Ukraine's territorial integrity will never be up for negotiation with Russia, warned the chairman of Ukraine's parliament, the Verkhovna Rada.

"Never, never the topic for negotiation will be the issue of Ukrainian sovereignty, independence and territorial integrity. Ukraine is an integral, sovereign country and will stay as such because it is recognised as such by the entire civilised world," Ruslan Stefanchuk told Euronews during his visit to Strasbourg, France, where he addressed the European Parliament.

"There is space for negotiation, for diplomacy. But we have to understand that, with each Irpin, with each Bucha, with each Mariupol, the corridor for negotiation gets smaller and smaller."

Stefanchuk's words come in the midst of growing speculation about what kind of concessions Russia could demand to agree to a ceasefire and bring the brutal invasion to a halt.

Earlier this week, President Emmanuel Macron of France enraged Ukraine after suggesting the West "must not humiliate Russia" in order to build an "exit ramp."

The chairman didn’t address Macron’s controversial comments but stressed "the war will finish with the victory of Ukraine and the entire Europe."

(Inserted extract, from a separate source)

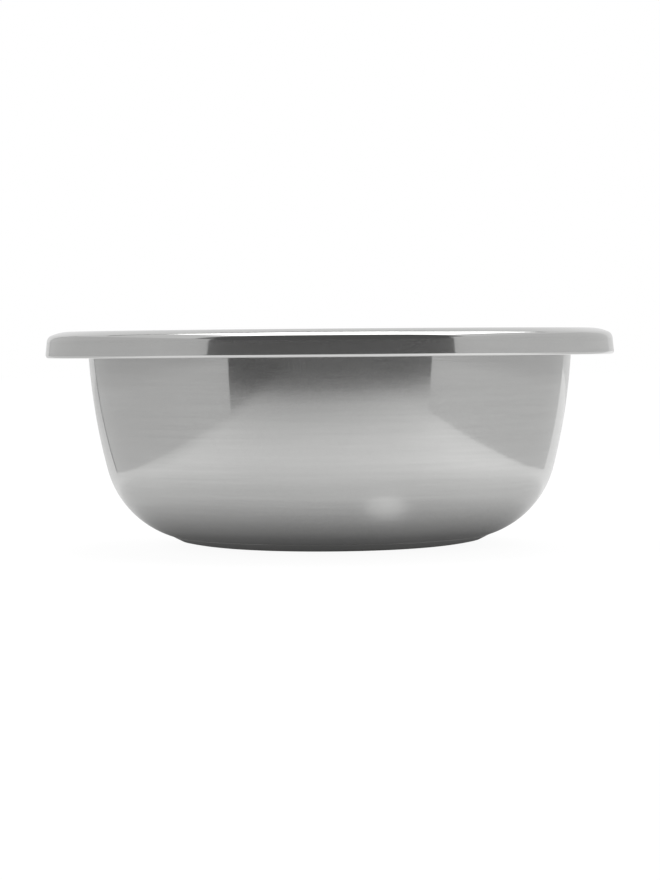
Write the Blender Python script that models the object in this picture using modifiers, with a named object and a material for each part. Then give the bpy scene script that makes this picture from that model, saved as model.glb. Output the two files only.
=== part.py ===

"No one knows [when that will be], but I am sure that each and every day we are closer to our joint victory," he said.

"Ukrainians want to be united. They want to be back in the united European house. They want to live with the free countries. They don't want to be in the Soviet Union 2.0."

Stefanchuk made the case for Ukraine to be granted EU candidate status, a move that Kyiv considers an essential morale boost as the door to NATO appears to have definitely closed.

If member states unanimously agree to grant the status, Ukraine will officially begin a lengthy, complex and expensive accession process. EU enlargement has remained stalled for years, as the appetite to welcome new countries dramatically plummeted across the bloc. Although the war seems to have injected new momentum, several capitals argue accession is not the appropriate solution for the present crisis.

Italian Prime Minister Mario Draghi recently said Italy was the "only big EU country" that supports the candidacy status.

"We don't want you [the EU] to invent something in your non-existing status for Ukraine or do something special for Ukraine. Ukraine wants to have a frank way to get this status and then, later on, we want to do everything which is needed to receive full-fledged membership," Stefanchuk said.

"When we get the candidacy, we can have our road map. We will better understand what we have to do, when to do, what is better. So then, we will be able to become full members."

The chairman also said Ukraine was willing to discuss a "common" approach to get 20 million tonnes of grain out of the country. The continued blockade of the Black Sea threatens to trigger a global famine, with low-income countries facing soaring food prices and shrinking supplies.